# Equipment - what are your thoughts?



## SNJHAY99 (Jul 21, 2015)

I have the option to purchase the equipment from the current farm owner. Please let me know your thoughts and a value would help too.

All of the equipment has been garage kept and professionally maintained. Everything was bought new in 2008 except the 770 and one hay wagon. Here is the list.

1996 JD 770
2008 JD 6430 2WD ~400 hrs
JD 625 MOCO
JD 338 Baler
Pequea Rake ~8'
NH Tedder 
Hay Wagon w/ sides
Hay Wagon no sides (older)

What would you pay for this package?


----------



## Lostin55 (Sep 21, 2013)

You may find a better response with more information.

A little more info on the tractor, how many baskets and a model number on the tedder. size of the wagons, what size running gear is under them?

I am not able to help with a value because I am not familiar with the equipment listed.

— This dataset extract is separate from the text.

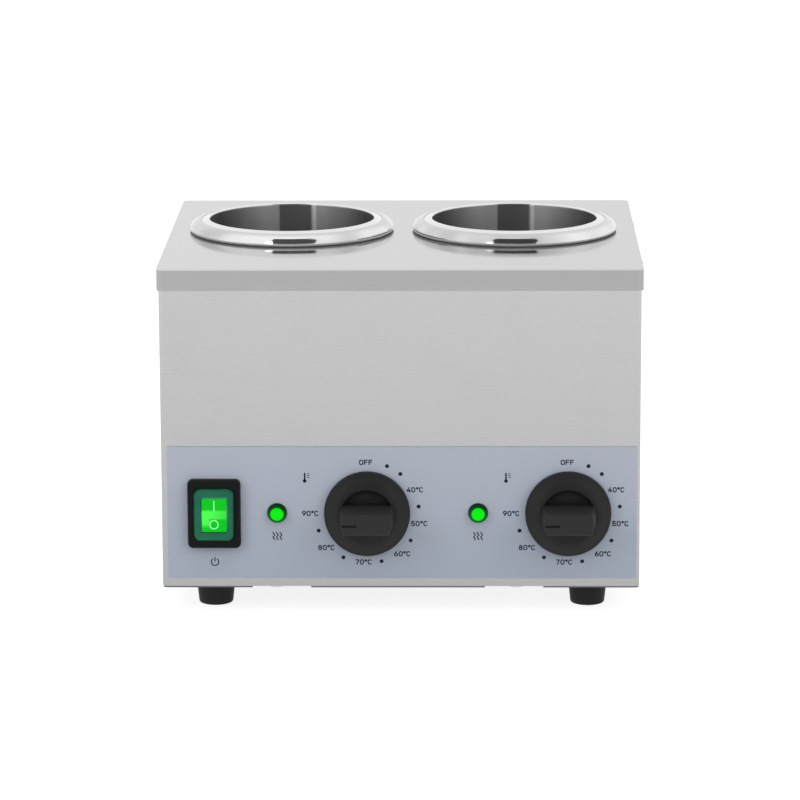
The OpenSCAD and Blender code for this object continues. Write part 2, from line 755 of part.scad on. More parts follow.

Good luck.


----------



## somedevildawg (Jun 20, 2011)

SNJHAY99 said:


> I have the option to purchase the equipment from the current farm owner. Please let me know your thoughts and a value would help too.
> All of the equipment has been garage kept and professionally maintained. Everything was bought new in 2008 except the 770 and one hay wagon. Here is the list.
> 1996 JD 770
> 2008 JD 6430 2WD ~400 hrs
> ...


6430 2wd- open station or cab?
What sizes are the wagons?


----------



## Colby (Mar 5, 2012)

75,000-90,000 depending on the 6430 if it's cab, power quad, premium.

Just a plain 6430 like that with a cab and powerquad tranny.. I would say 55-60k


----------



## Thorim (Jan 19, 2015)

Are the moco, baler, rake, and tedder 2008?


----------



## SNJHAY99 (Jul 21, 2015)

Thanks

All of the equipment is 2008 other than the 770. Also I am only going to working about 35 - 40 acres.

I dont have a ton of details on the tractor. I honestly have no clue what I am looking at. The tractor is a closed cab and not 4wd. That is all I know. this is all completely new to me. It still smelt like a new car inside.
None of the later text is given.